I have deployed a scrapy project on an ec2. I need a splash for scrapping some websites. Splash is working fine on my local machine but in ec2 it gets 504 times out error, I have changed the max_timeout to 3600. But it's the same.
The ec2 has 2 GB ram.
Any help or suggestion is appreciated
yes
I also have some websites in the scrap project that has no need for splash they are working fine
- shovon 4 years, 8 months agohttps://github.com/scrapy-plugins/scrapy-splash/issues/28 check this , try some concurrency or set time out in request param
- Vengati set the time out to 90 same problem
and I need the images I am only running the splash is for the images
- shovon 4 years, 8 months agoSo what I understand is after splash enabled even small sites are not working right?

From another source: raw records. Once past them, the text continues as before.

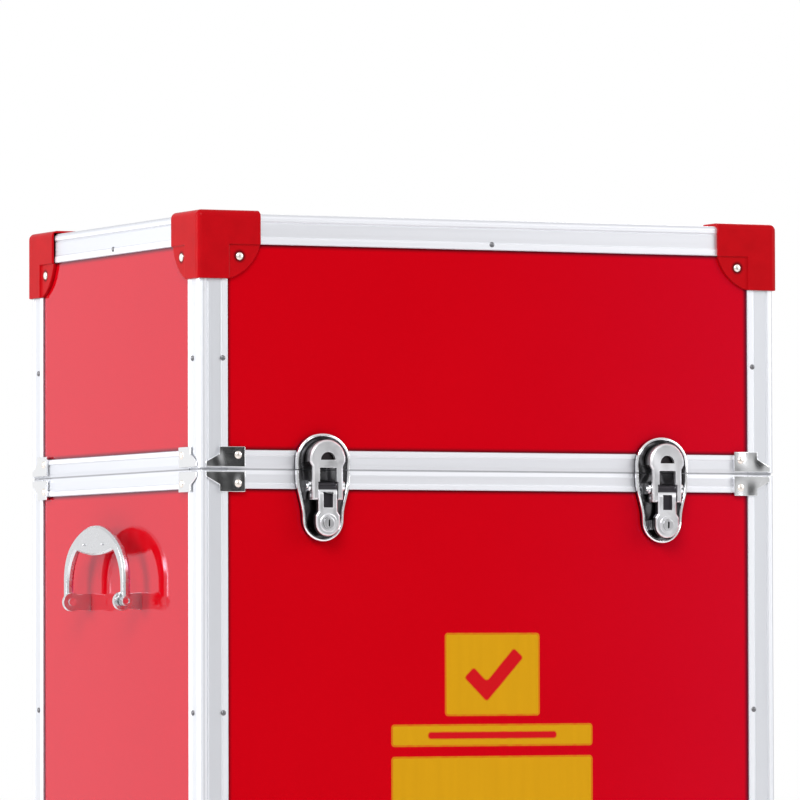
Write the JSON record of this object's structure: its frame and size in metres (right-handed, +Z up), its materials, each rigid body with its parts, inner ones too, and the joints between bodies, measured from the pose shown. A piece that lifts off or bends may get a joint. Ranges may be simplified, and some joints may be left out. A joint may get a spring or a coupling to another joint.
{
  "type": "ballot box",
  "caption": "Flight-case ballot box: red laminated panels in aluminium edging, slotted hinged lid, key-lock toggle latches, corner caps and side handles.",
  "frame": {"origin": "on the floor, in the middle of the whole footprint, latches and hinges included", "axes": "+Z up, +X to the right as seen from the front, -Y out of the front with the latches"},
  "size_m": [0.435, 0.2951, 0.704],
  "materials": {
    "red_laminated_board": "board faced with a smooth glossy red laminate",
    "red_cap_plastic": "moulded, semi-gloss",
    "satin_aluminium": "satin anodised extrusion",
    "chrome": "bright plated",
    "nickel_steel": "nickel plated rivets and pins"
  },
  "bodies": {
    "body": {"back_left_bottom_cap": "red_cap_plastic", "back_right_bottom_cap": "red_cap_plastic", "body_back_panel": "red_laminated_board", "body_back_rim": "satin_aluminium", "body_corner_braces": "chrome", "body_corner_posts": "satin_aluminium", "body_front_panel": "red_laminated_board", "body_front_rim": "satin_aluminium", "body_left_panel": "red_laminated_board", "body_left_rim": "satin_aluminium", "body_right_panel": "red_laminated_board", "body_right_rim": "satin_aluminium", "body_rivets": "nickel_steel", "bottom_panel": "red_laminated_board", "bottom_rails": "satin_aluminium", "front_left_bottom_cap": "red_cap_plastic", "front_right_bottom_cap": "red_cap_plastic", "handle_brackets": "chrome", "handle_pins": "nickel_steel", "hinge_body_leaves": "chrome", "hinge_pins": "nickel_steel", "latch_pivot_pins": "nickel_steel", "left_latch_base": "chrome", "right_latch_base": "chrome"},
    "lid": {"back_left_top_cap": "red_cap_plastic", "back_right_top_cap": "red_cap_plastic", "front_left_top_cap": "red_cap_plastic", "front_right_top_cap": "red_cap_plastic", "hinge_lid_leaves": "chrome", "left_latch_strike": "chrome", "lid_back_panel": "red_laminated_board", "lid_back_rail": "satin_aluminium", "lid_back_rim": "satin_aluminium", "lid_corner_braces": "chrome", "lid_corner_posts": "satin_aluminium", "lid_front_panel": "red_laminated_board", "lid_front_rail": "satin_aluminium", "lid_front_rim": "satin_aluminium", "lid_left_panel": "red_laminated_board", "lid_left_rail": "satin_aluminium", "lid_left_rim": "satin_aluminium", "lid_right_panel": "red_laminated_board", "lid_right_rail": "satin_aluminium", "lid_right_rim": "satin_aluminium", "lid_rivets": "nickel_steel", "lid_top_panel": "red_laminated_board", "right_latch_strike": "chrome", "slot_plate": "chrome"},
    "left_lever": {"left_latch_lever": "chrome"},
    "right_lever": {"right_latch_lever": "chrome"},
    "left_claw": {"left_latch_claw": "chrome", "left_claw_pin": "nickel_steel"},
    "right_claw": {"right_latch_claw": "chrome", "right_claw_pin": "nickel_steel"},
    "left_plug": {"left_key_plug": "chrome"},
    "right_plug": {"right_key_plug": "chrome"},
    "left_bail": {"left_handle": "chrome"},
    "right_bail": {"right_handle": "chrome"}
  },
  "joints": [
    {"name": "lid_hinge", "type": "hinge", "parent": "body", "child": "lid", "pos_m": [0, 0.14405, 0.544], "axis": [-1, 0, 0], "range_deg": [0, 100]},
    {"name": "left_lever_hinge", "type": "hinge", "parent": "body", "child": "left_lever", "pos_m": [-0.118, -0.14075, 0.534], "axis": [-1, 0, 0], "range_deg": [0, 110]},
    {"name": "left_claw_hinge", "type": "hinge", "parent": "left_lever", "child": "left_claw", "pos_m": [-0.118, -0.14075, 0.528], "axis": [1, 0, 0], "range_deg": [0, 110]},
    {"name": "left_key_turn", "type": "hinge", "parent": "left_lever", "child": "left_plug", "pos_m": [-0.118, -0.14375, 0.511], "axis": [0, -1, 0], "range_deg": [0, 90]},
    {"name": "left_handle_hinge", "type": "hinge", "parent": "body", "child": "left_bail", "pos_m": [-0.2115, 0.00225, 0.4635], "axis": [0, -1, 0], "range_deg": [0, 90]},
    {"name": "right_lever_hinge", "type": "hinge", "parent": "body", "child": "right_lever", "pos_m": [0.118, -0.14075, 0.534], "axis": [-1, 0, 0], "range_deg": [0, 110]},
    {"name": "right_claw_hinge", "type": "hinge", "parent": "right_lever", "child": "right_claw", "pos_m": [0.118, -0.14075, 0.528], "axis": [1, 0, 0], "range_deg": [0, 110]},
    {"name": "right_key_turn", "type": "hinge", "parent": "right_lever", "child": "right_plug", "pos_m": [0.118, -0.14375, 0.511], "axis": [0, 1, 0], "range_deg": [0, 90]},
    {"name": "right_handle_hinge", "type": "hinge", "parent": "body", "child": "right_bail", "pos_m": [0.2115, 0.00225, 0.4635], "axis": [0, 1, 0], "range_deg": [0, 90]}
  ],
  "couplings": [
    {"joint": "left_claw_hinge", "follows": "left_lever_hinge", "ratio": 1},
    {"joint": "right_claw_hinge", "follows": "right_lever_hinge", "ratio": 1}
  ]
}
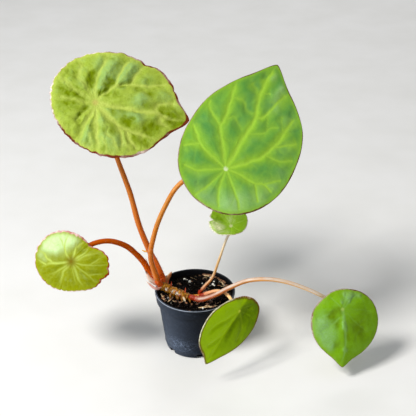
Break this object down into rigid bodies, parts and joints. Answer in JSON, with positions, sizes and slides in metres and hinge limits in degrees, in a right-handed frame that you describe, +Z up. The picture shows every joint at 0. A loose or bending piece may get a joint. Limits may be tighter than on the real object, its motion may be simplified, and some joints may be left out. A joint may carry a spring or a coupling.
{
  "type": "potted begonia",
  "caption": "Young creeping-stemmed begonia with round shield-shaped leaves on long bent stalks, growing in a small dark plastic nursery pot.",
  "frame": {"origin": "middle of the pot's underside", "axes": "+Z up, -Y towards the side that the picture shows, +X to the picture's right"},
  "size_m": [0.2488, 0.0951, 0.2233],
  "materials": {
    "pot_plastic": "satin moulded black plastic, lightly dusty",
    "potting_soil": "damp peat with bark chips and white grains",
    "stem_skin": "matte knobby brown-green skin",
    "sheath_paper": "dry papery scale",
    "leaf_pale": "satin puckered leaf",
    "leaf_dark": "satin leaf with pale veins",
    "leaf_lime": "glossy pleated leaf",
    "leaf_bright": "satin leaf",
    "leaf_green": "satin leaf",
    "stalk_red": "smooth translucent stalk with fine hairs",
    "stalk_amber": "smooth translucent stalk with fine hairs",
    "stalk_tan": "smooth translucent stalk with fine hairs"
  },
  "bodies": {
    "root": {"pot": "pot_plastic", "soil": "potting_soil", "creeping_stem": "stem_skin", "sheath_back": "sheath_paper", "sheath_left": "sheath_paper", "sheath_front": "sheath_paper", "sheath_tall": "sheath_paper", "blade_upper_left": "leaf_pale", "blade_upper_right": "leaf_dark", "blade_left": "leaf_lime", "blade_young": "leaf_bright", "blade_front": "leaf_bright", "blade_right": "leaf_green", "stalk_upper_left": "stalk_red", "stalk_upper_right": "stalk_amber", "stalk_left": "stalk_red", "stalk_young": "stalk_tan", "stalk_front": "stalk_tan", "stalk_right": "stalk_tan"}
  },
  "joints": []
}
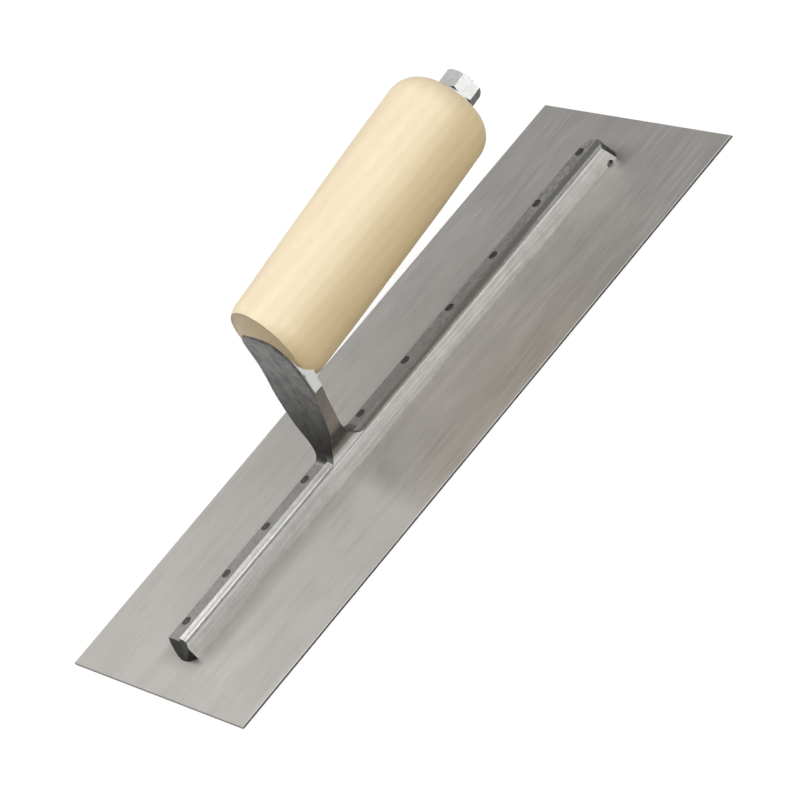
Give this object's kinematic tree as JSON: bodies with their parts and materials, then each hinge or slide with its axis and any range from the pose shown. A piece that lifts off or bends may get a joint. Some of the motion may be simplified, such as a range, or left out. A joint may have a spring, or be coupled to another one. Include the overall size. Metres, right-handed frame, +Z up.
{
  "type": "finishing trowel",
  "caption": "Rectangular steel finishing trowel: flat blade riveted to a cast bar with a curved shank and a turned wooden handle held by a through rod and nut.",
  "frame": {"origin": "centre of the blade's underside, the working face", "axes": "+X along the blade towards the heel, where the nut is; +Y across the blade; +Z up, towards the handle"},
  "size_m": [0.2794, 0.1142, 0.0839],
  "materials": {
    "blade_steel": "ground, fine lengthwise brushing",
    "cast_aluminium": "satin casting, slightly mottled",
    "hardwood": "sanded, unpainted pale hardwood",
    "plated_steel": "bright zinc plating",
    "rivet_steel": "dark, ground flush"
  },
  "bodies": {
    "root": {"blade": "blade_steel", "mounting": "cast_aluminium", "handle": "hardwood", "tang_rod": "plated_steel", "washer": "plated_steel", "hex_nut": "plated_steel", "rivet_01": "rivet_steel", "rivet_02": "rivet_steel", "rivet_03": "rivet_steel", "rivet_04": "rivet_steel", "rivet_05": "rivet_steel", "rivet_06": "rivet_steel", "rivet_07": "rivet_steel", "rivet_08": "rivet_steel", "rivet_09": "rivet_steel", "rivet_10": "rivet_steel"}
  },
  "joints": []
}
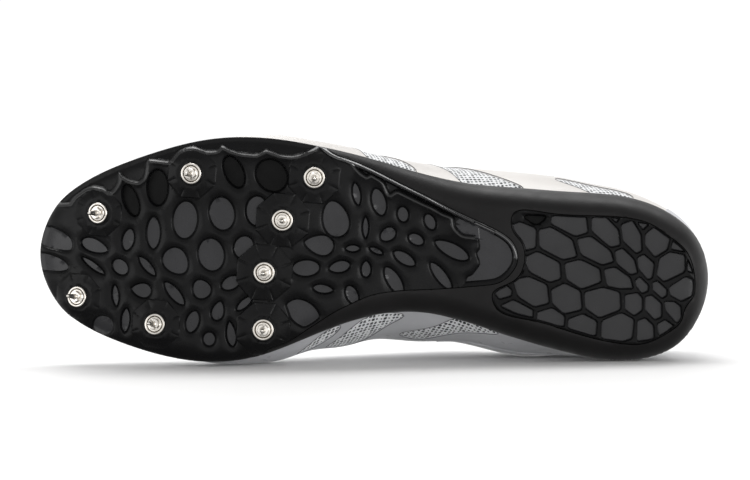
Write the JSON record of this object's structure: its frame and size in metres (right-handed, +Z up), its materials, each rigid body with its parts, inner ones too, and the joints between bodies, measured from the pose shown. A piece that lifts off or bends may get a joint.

Can you share the code details in order to investigate further.
- Vengat
Hello Every one the problem was solved using this package
https://github.com/TeamHG-Memex/aquarium
Excellent. Can you share more detail how this package resolved issue so that it would helpful for everyone.
- Vengat
@ Shovon . Did you check the EC2 outbound polciy and make sure its doesnt have any restriction on it. May be you can try ping the website from your EC2 instance and make sure you are getting response or not. If doesnt then you need to allow the host in AWS firewall.